I continue to work my way through the Museo Frida Kahlo.
Peeking into Frida Kahlo's medicine chest, or possibly just more art supplies. I know what Sal Hepatica is for, although I'm not sure why a person would have purified walnut oil.
Kahlo's bedroom, with dresser, cabinet, and wall motto that I just don't understand.
Bedroom radio! Featuring a (hand-made?) wood carrying case. Notice the pencilled in labels for the volume and channel dials.
And here Kahlo's daybed, with what I bet you all think is a mirror right above her pillow.
Nope! It's a display of butterflies!
Looking back at the gallery from the stairway leading from the daybed room to the courtyard.
Snake sculpture on display underneath the stairs leading outside. There were some exhibitions from various non-Kahlo, non-Rivera artists there.
Overhang with a continuous-loop documentary about Kahlo playing. It was in Spanish, naturally, although it had enough of the pacing and tone of an English-language documentary that between that and pictures of institutions I was following along with all the confidence of a white guy in a country where he doesn't speak the language.
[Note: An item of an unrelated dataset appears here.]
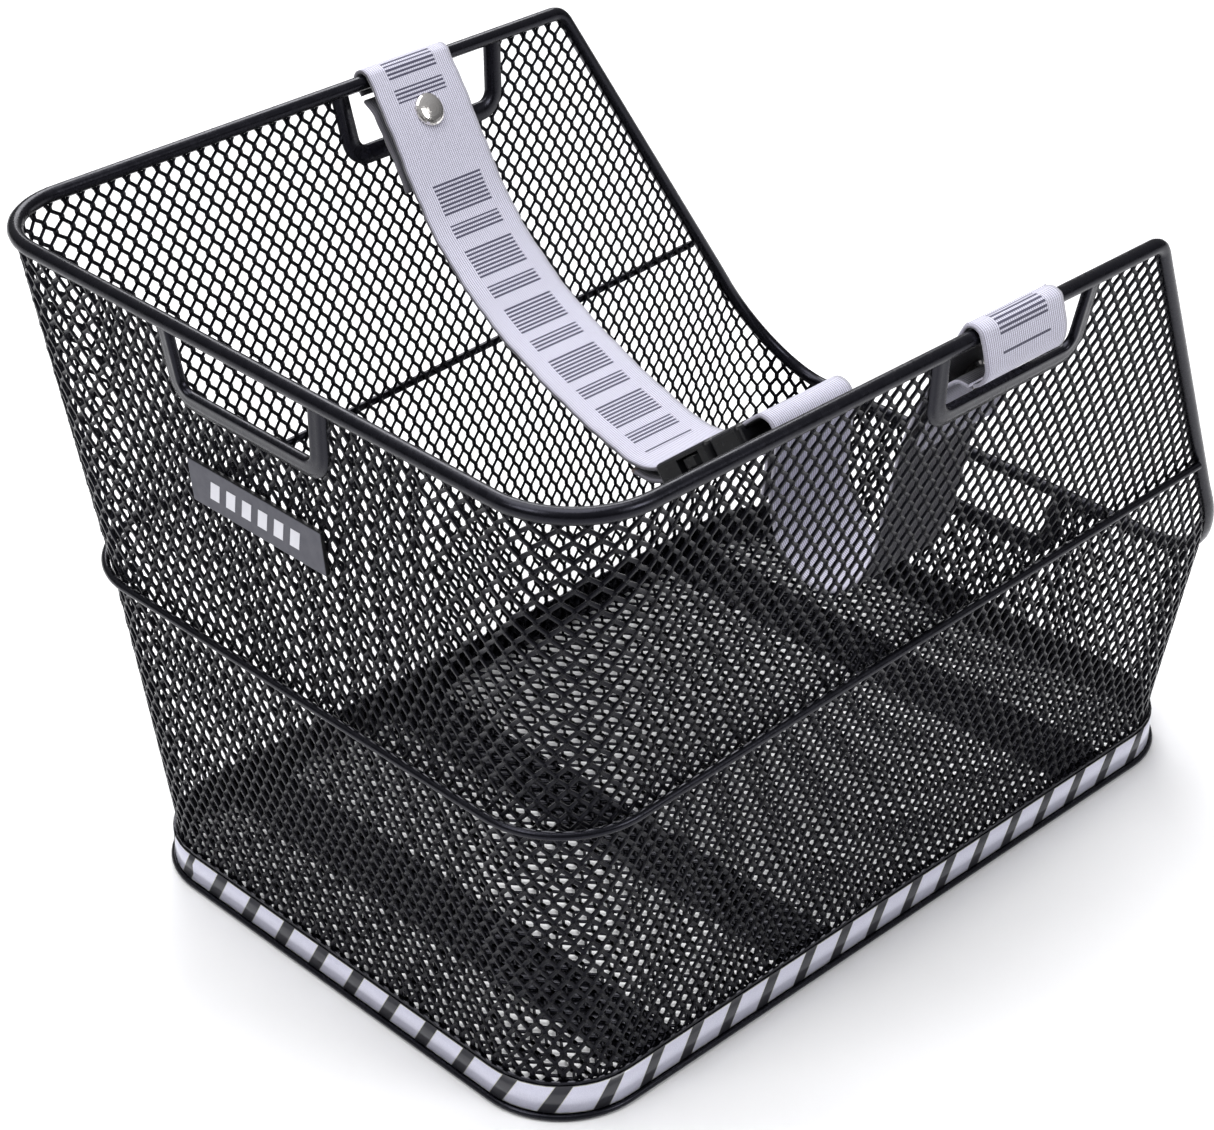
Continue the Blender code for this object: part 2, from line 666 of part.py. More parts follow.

Courtyard picture of Diego Rivera holding a seal for the reasons.
I didn't see anyone taking pictures of themselves with their heads in this photo stand-in of Kahlo and husband.
An activity set up in the courtyard as part of the temporary exhibit, about Kahlo's fashion design: rotate the columns to mix and match various of Kahlo's outfits.
And here's part of the temporary exhibit. This shows off braces, corsets, crutches, and other tools that Kahlo designed and used to keep herself functional.
Trivia: The county of Nice was not fully a part of France until 1860. Source: The Discovery of France: A Historical Geography, Graham Robb.
Currently Reading: Holland on the Hudson: An Economic and Social History of Dutch New York, Oliver A Rink.